Sauf que voilà, quand on s’aventure sur les terres du thriller dramatique où il est question de transgression, de mensonges, de jeux de faux semblants, il ne s’agit pas d’avoir peur d’y aller vraiment. Et Todd Haynes est passé complètement à côté de son affaire, comme s’il prenait les devants pour anticiper un possible raté en jouant une carte humoristique désamorçant les risques. Une manière de ne rien assumer ? Toujours est-il que le cinéaste livre une copie au mieux bancale, au pire d’une grande fadeur, une copie souvent agaçante et pas loin de la bêtise. Trop timide, Haynes semble être constamment sur une retenue qui sied mal à son film, lequel flanche sous le poids de cette trop grande sagesse. Alors qu’on l’attendait charnel et enivrant, May December est plat et barbant, sombrant dans l’exercice de style rongé par un dispositif ampoulé qui ne parvient jamais à susciter de l’émotion, bien au contraire. On se retrouve totalement à distance d’un objet cinématographique qui peut défendre quelques qualités mais lesquelles sont mises en péril par ces choix artistiques douteux et surtout ce ton ancré dans un entre-deux qui ne fonctionne pas.

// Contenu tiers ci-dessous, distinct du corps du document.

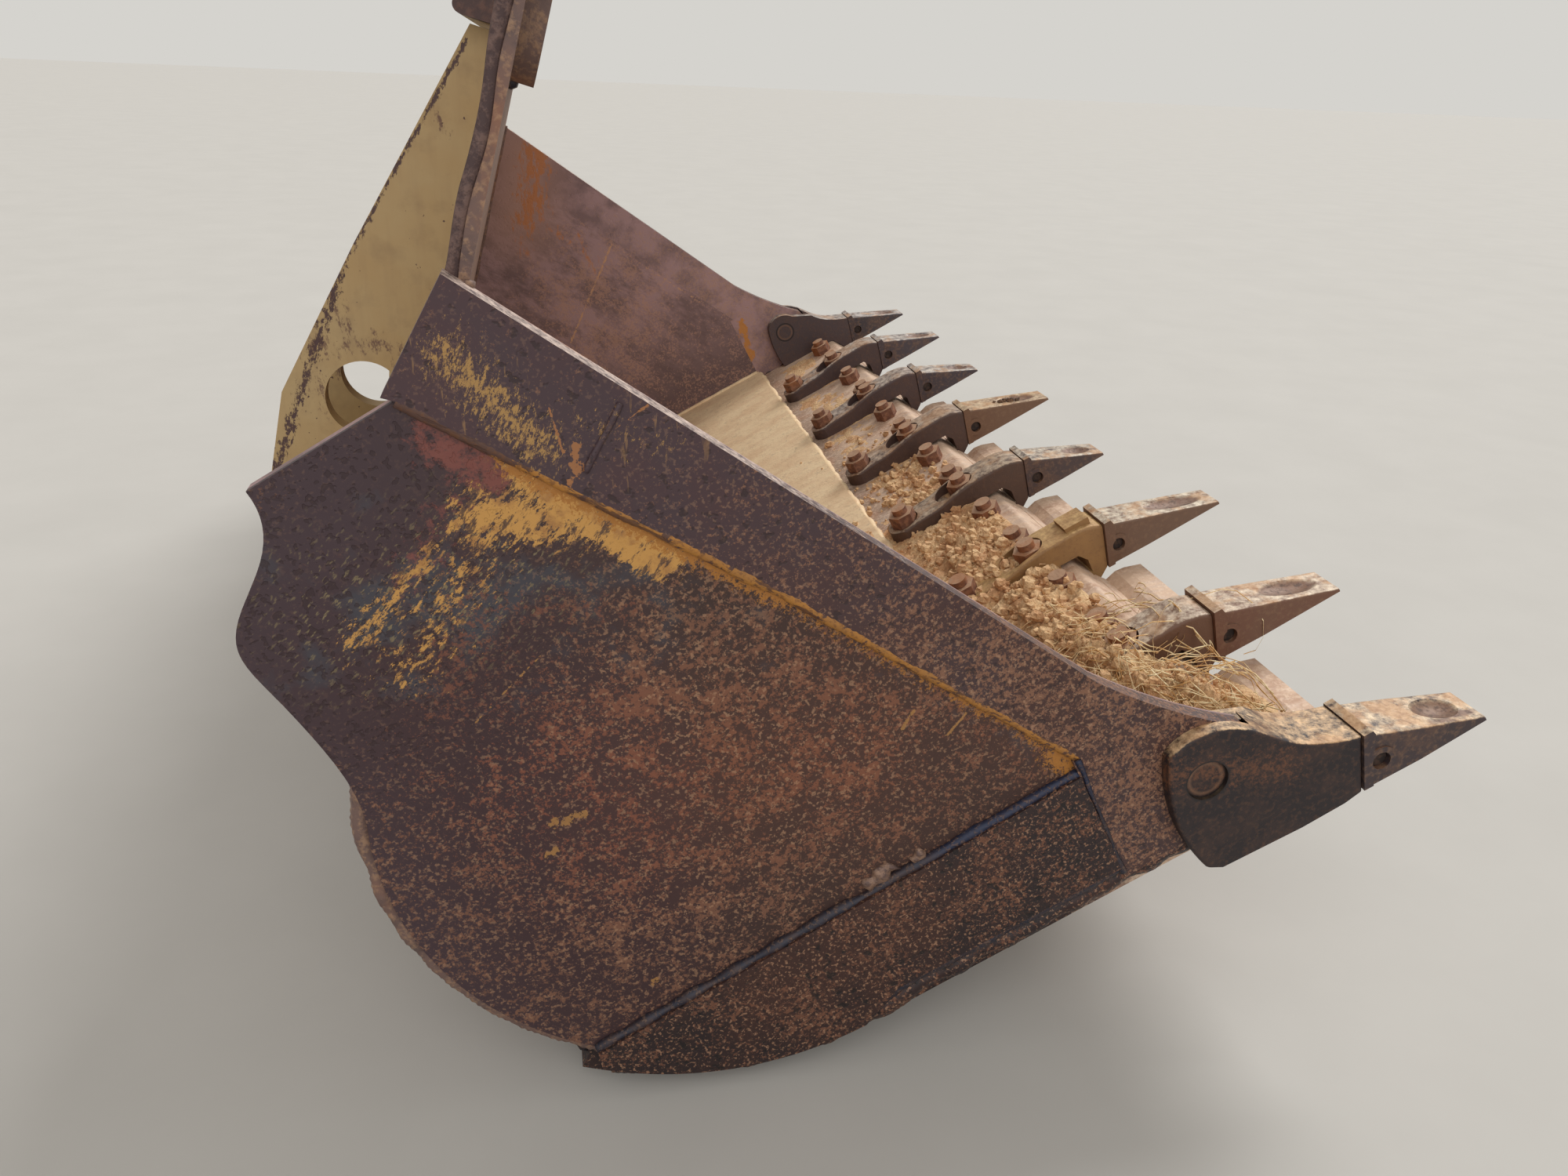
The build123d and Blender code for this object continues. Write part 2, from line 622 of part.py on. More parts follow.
def tooth_tip(y, length, rim):
    """Tapered tip, worn to its own length: a slanting rear face with a rimmed collar, a
    socket, a key hole in a low ring and a worn dish on top."""
    tip_end, half, end_half = tip_rear + length, tip_width / 2, tip_end_width / 2
    collar_rear = tip_rear + tip_rake * (1 + rim / (tip_top - tip_bottom))
    hollow = dish(y, length)
    with BuildPart() as piece:
        with BuildSketch(section(y)):
            with BuildLine():
                Polyline((tip_rear, tip_bottom), (tip_rear + tip_rake, tip_top),
                         (tip_end, tip_bottom + tip_edge), (tip_end, tip_bottom), close=True)
            make_face()
        extrude(amount=half, both=True)
        with BuildSketch(level(tip_bottom)):
            with BuildLine():
                Polyline((tip_rear, y - half), (tip_shoulder, y - half), (tip_end, y - end_half),
                         (tip_end, y + end_half), (tip_shoulder, y + half), (tip_rear, y + half),
                         close=True)
            make_face()
        extrude(amount=tip_top - tip_bottom, mode=Mode.INTERSECT)
        top_face = max(piece.faces(), key=height_of)
        fillet(top_face.edges().filter_by(Axis.Y, reverse=True), tip_rounding)
        with BuildSketch(section(y)):
            with BuildLine():
                Polyline((tip_rear, tip_bottom), (collar_rear, tip_top + rim),
                         (collar_rear + collar_length, tip_top + rim),
                         (collar_rear + collar_length + rim, tip_top - 2 * rim),
                         (tip_rear + collar_length, tip_bottom), close=True)
            make_face()
        extrude(amount=half + rim, both=True)
        with BuildSketch(section(y)):
            with Locations(key_at):
                Circle(key_ring_radius)
        extrude(amount=half + key_ring_height, both=True)
        with BuildSketch(facing(tip_rear)):
            with Locations((y, (tip_top + tip_bottom) / 2)):
                Rectangle(tip_width - 2 * socket_wall, tip_top - tip_bottom - 2 * socket_wall)
        with BuildSketch(facing(tip_rear + socket_depth)):
            with Locations((y, tip_bottom + socket_wall + socket_end_height / 2)):
                Rectangle(socket_end_width, socket_end_height)
        loft(mode=Mode.SUBTRACT)
        with BuildSketch(section(y)):
            with Locations(key_at):
                Circle(key_hole / 2)
        extrude(amount=tip_width, both=True, mode=Mode.SUBTRACT)
        add(hollow.part, mode=Mode.SUBTRACT)
    return piece


for number, (y, (length, rim)) in enumerate(zip(tooth_places, tip_wear), start=1):
    save(tooth_tip(y, length, rim), f"tooth_tip_{number}")

# Key pins, one through each tip and nose
with BuildPart() as key_pins:
    for y in tooth_places:
        with BuildSketch(section(y)):
            with Locations(key_at):
                Circle(key_pin / 2)
        extrude(amount=key_length / 2, both=True)
save(key_pins, "key_pins")


def edge_segment(middle, length):
    """Bolt-on wear segment under the edge, with a groove and a ridge ahead of the edge."""
    places = [(segment_bolt_u, middle + side * segment_bolt_spread) for side in (-1, 1)]
    room = bolt_room(places, segment_bottom)
    front = segment_top[-1][0]
    with BuildPart() as piece:
        with BuildSketch(section(middle)):
            with BuildLine():
                Polyline((segment_rear, edge_bottom), (edge_front + adapter_gap, edge_bottom),
                         *segment_top, (front - segment_nose, segment_bottom),
                         (segment_rear + segment_heel, segment_bottom),
                         (segment_rear, segment_bottom + segment_heel), close=True)
            make_face()
        extrude(amount=length / 2, both=True)
        add(room.part, mode=Mode.SUBTRACT)
    return piece


for number, (right_end, left_end) in enumerate(segment_spans, start=1):
    save(edge_segment((right_end + left_end) / 2, left_end - right_end), f"edge_segment_{number}")


def plough_bolts(places, head_v, seat_v):
    """Bolts with flush countersunk heads at head_v and nuts standing on seat_v."""
    grip = seat_v - head_v
    with BuildPart() as bolts:
        with BuildSketch(level(head_v)):
            with Locations(*places):
                Circle(bolt_diameter / 2)
        extrude(amount=grip + nut_height + stud_end)
        with BuildSketch(level(head_v)):
            with Locations(*places):
                Circle(head_diameter / 2)
        extrude(amount=head_depth, taper=head_taper)
        with BuildSketch(level(seat_v)):
            with Locations(*places):
                RegularPolygon(nut_across / 2, 6, major_radius=False)
        extrude(amount=nut_height)
    return bolts


save(plough_bolts(rear_places, edge_bottom, leg_top), "rear_bolts")
save(plough_bolts(front_places, under_bottom, leg_top), "front_bolts")
save(plough_bolts(segment_places, segment_bottom, edge_top), "segment_bolts")
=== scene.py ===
import math
import random

import bpy
from mathutils import Matrix, Vector, noise


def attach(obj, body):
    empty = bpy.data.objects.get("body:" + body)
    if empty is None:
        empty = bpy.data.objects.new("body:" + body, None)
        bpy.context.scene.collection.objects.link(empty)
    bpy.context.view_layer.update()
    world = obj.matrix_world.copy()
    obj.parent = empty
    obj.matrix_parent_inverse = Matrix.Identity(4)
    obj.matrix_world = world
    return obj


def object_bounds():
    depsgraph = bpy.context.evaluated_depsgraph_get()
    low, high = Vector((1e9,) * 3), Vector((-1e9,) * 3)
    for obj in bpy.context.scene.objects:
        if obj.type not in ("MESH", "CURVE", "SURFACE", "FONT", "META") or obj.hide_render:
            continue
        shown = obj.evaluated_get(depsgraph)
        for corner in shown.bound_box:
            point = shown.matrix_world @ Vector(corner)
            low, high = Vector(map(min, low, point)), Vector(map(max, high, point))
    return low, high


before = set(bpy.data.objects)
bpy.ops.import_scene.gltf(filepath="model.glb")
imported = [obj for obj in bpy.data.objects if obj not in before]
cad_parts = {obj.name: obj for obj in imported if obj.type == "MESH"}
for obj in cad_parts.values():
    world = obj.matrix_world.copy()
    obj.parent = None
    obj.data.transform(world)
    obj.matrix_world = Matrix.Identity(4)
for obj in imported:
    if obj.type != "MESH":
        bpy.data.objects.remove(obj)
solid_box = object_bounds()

# The shell: floor, heel and back wall, rolled from one 18 mm steel plate. The inside is
# scoured by soil, so it is brown rust with dust in it; the wall's ends are flame cut.
RACK = math.radians(28.8)  # the bucket is tipped back by this much
LIFT_PIN = (-0.3974, 0.1915)  # the frame's origin, seen from the heel's centre
SHELL_INNER, SHELL_OUTER = 0.353, 0.371  # the plate's two faces, from the heel's centre
WALL_ANGLE = math.radians(136.2)  # where the heel's curve runs out into the wall
SIDE_INNER = 1.172  # how far out the shell reaches, to the side plates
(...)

Volontairement, May December plante sa balise à mi-chemin entre le pastiche amusé des drama-soap et le thriller psychologique sinueusement inquiétant. Sauf qu’il y a des mariages qui ne prennent pas et c’est le cas ici. May December n’est ni ensorcelant ou malaisant au premier degré, ni drôle au second. Cette volonté (assumée) de donner dans le drama téléfilmesque avec une imagerie couchée sur papier glacé bon marché, des motifs de mise en scène vintage et un gimmick musical caricatural, étouffe complètement le pouvoir magnétique et provocateur d’une œuvre qui tape complètement à côté de sa cible, ou de ses cibles. C’est dommage, on aurait aimé se délecter de ce duo de fabuleuses comédiennes dont les numéros d’actrices auraient dû tout sublimer, mais May December est au-delà du déceptif. Tour à tour grotesque, ennuyeux ou contreproductif, il donne l’ironique impression de tourner à vide et de finalement rien raconter de passionnant sur rien… alors que plusieurs thématiques fortes l’habitent.